The need of man for spiritual food is greater than his need for physical food and it is to supply this need that spiritual leaders having trodden the Path of Return themselves are eminently fitted to become "Wayshowers" and to following their footsteps, is to become as emancipated as they. Life for many people is empty and unsatisfying. Men realise that they are caught in a machine of their own making. They wish to free themselves, but do not know how. The cry goes on continuously: What is his life for.? The scientists and psychologists have widened our horizons, but they have not given us a purpose. Only religion can do that, and it needs to be a religion that is at once logically sound and inspiring in its motif.
Buddhism fulfils these conditions and has an answer, as it satisfies man’s most profound and lofty aspirations, and yet bears the strain of everyday life and helps him in his contact with his fellowmen. Few religions can bear such a strain.
The great test
The great test of a man’s religion is how far its philosophy can be applied to man’s human problems. Yet these human problems are cosmic for man himself, a cosmos. The cry of a man’s heart for a purpose is the dim recognition of this fact. When a man feels his divine nature quickening to life in his human everyday self; he no longer cries for a purpose in life; for he realises that he himself that very purpose." Thou art thyself the object of thy search".

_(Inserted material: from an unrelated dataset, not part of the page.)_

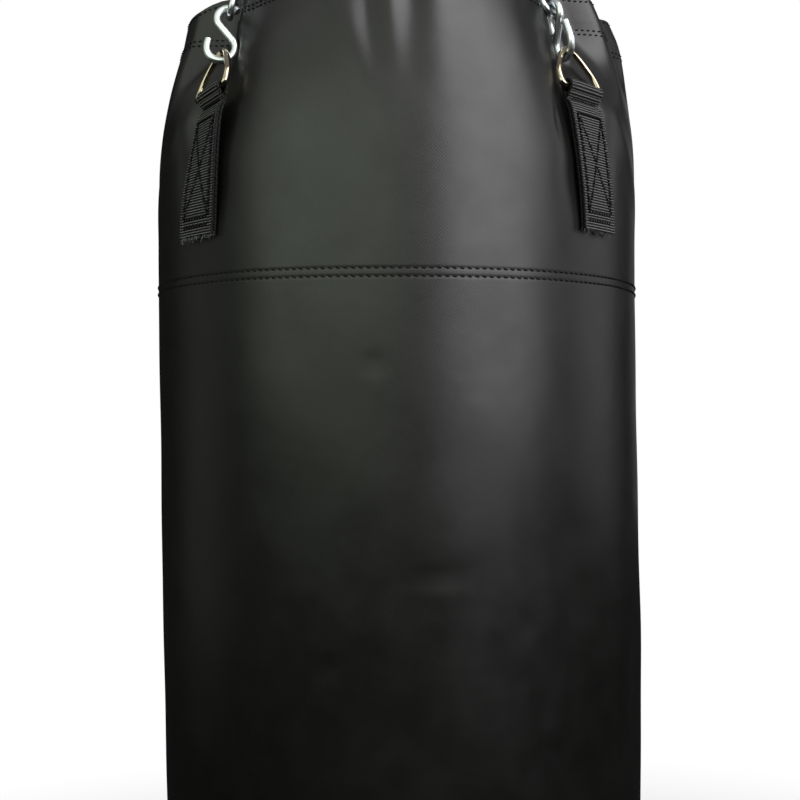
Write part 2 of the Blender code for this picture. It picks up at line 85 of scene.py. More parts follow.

He is impelled by a divine-urge to push on to the goal of self-realisation. Restless and dissatisfied souls seeking for light and purpose outside themselves find only ultimate unhappiness, and discontent. Buddhism has been accused of being a religion of pessimism, but to those who understand it’s teachings, the contrary is true. It is the religion of Hope, Enlightenment, of serenity — because it showns man that the Path of Knowledge is open to all and that the fruits of attainment are worth the effort and Buddhism has the answer than any psychologist offer the world.